We submitted a grant proposal in the amount of $10,000.00 to the Fuller Foundation to fund additional patron technology at the Frances Perkins Library. Worcester Public Library Foundation Board president Bob Nolan and I had a terrific conversation with Mark Fuller concerning this project and other initiatives. We are very appreciative of Mr. Fuller’s encouragement to submit an application to expand services at the Branch.
As previously reported, we have developed a proposal that will complete the interior renovations that were begun last fall at the Frances Perkins Branch Library. We have, with tremendous assistance from Library Board member Phyllis Harrington, submitted a grant proposal to the Francis A. and Jacquelyn H. Harrington Foundation in the amount of $66,000.00. When fully implemented, this project will remedy accessibility, technology, and collection changes while creating a welcoming environment for our patrons. Again, I wish to thank Doreen, Robin, and the entire staff at FPBL for their contributions towards this exciting project.
We will be working with the Worcester Community Action Council to provide work opportunities for young people this summer. The Library will be development projects that will assist in developing employment skills for two young people over the five week course of the project. Our appreciation to Donna McGrath for facilitating this project.
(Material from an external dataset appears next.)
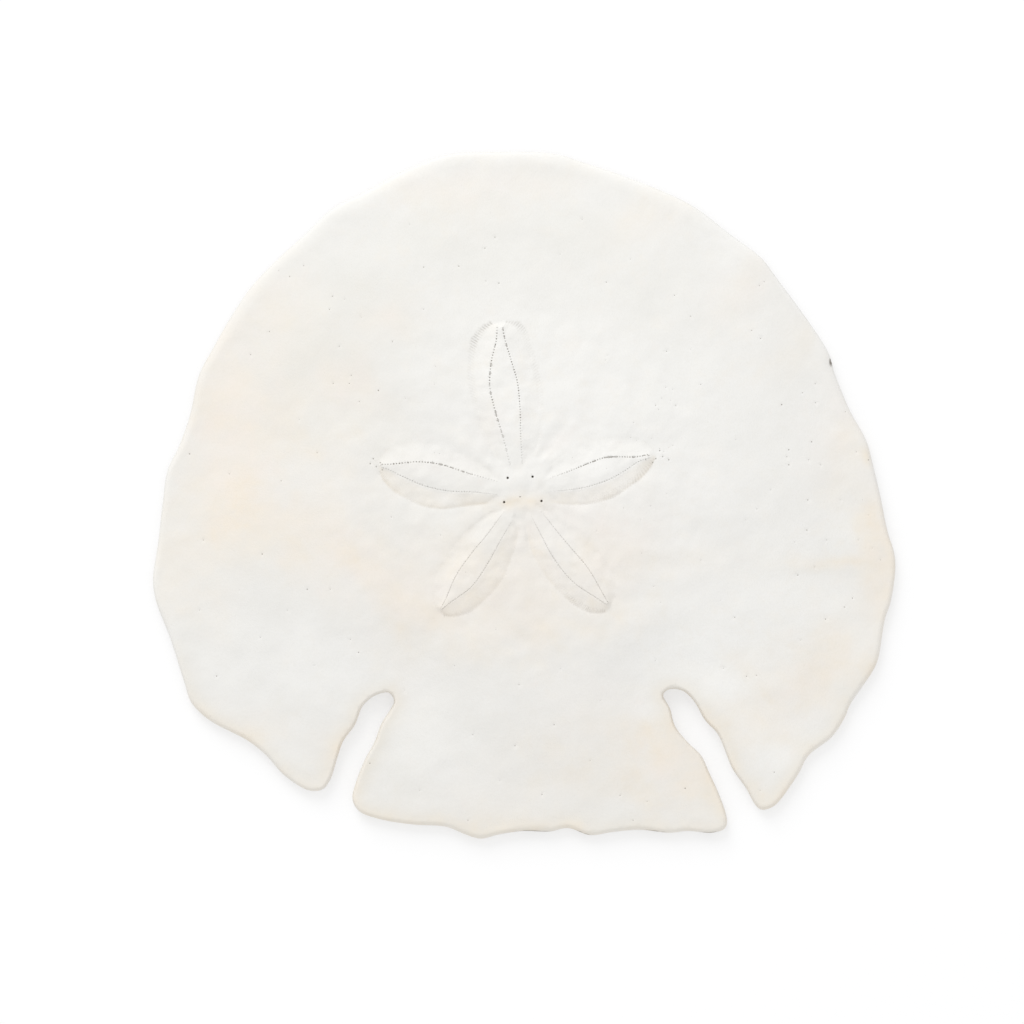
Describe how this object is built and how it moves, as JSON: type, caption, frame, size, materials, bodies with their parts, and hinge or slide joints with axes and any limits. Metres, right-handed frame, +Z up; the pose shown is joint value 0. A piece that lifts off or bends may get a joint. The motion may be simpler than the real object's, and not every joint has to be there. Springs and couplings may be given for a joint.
{
  "type": "sand dollar",
  "caption": "Flat, faintly domed dried sea-urchin test with a wavy margin, two open rear notches, five raised petals of pore rows, and a grooved flat underside with a central mouth",
  "frame": {"origin": "centre of the bounding box in plan, on the surface that the flat underside rests on", "axes": "+Z up out of the domed side, +Y towards the plain front edge, +X to the animal's right seen from above; the two notches open towards -Y"},
  "size_m": [0.1262, 0.1168, 0.0091],
  "materials": {
    "dry_test": "dry, chalky off-white lime with faint tan stains"
  },
  "bodies": {
    "root": {"shell": "dry_test"}
  },
  "joints": []
}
With assistance from the Engineering and Architectural Services Office of the Department of Public Works, the previously reported Salem Street stairs project is now being designed for construction. The services provided by the DPW will save considerable funding while ensuring that the new stairs will meet current city codes and provide many years of maintenance free service. We are very appreciative of Asst. Commissioner for Engineering and Architectural Services Paul Moosey for his assistance with this project.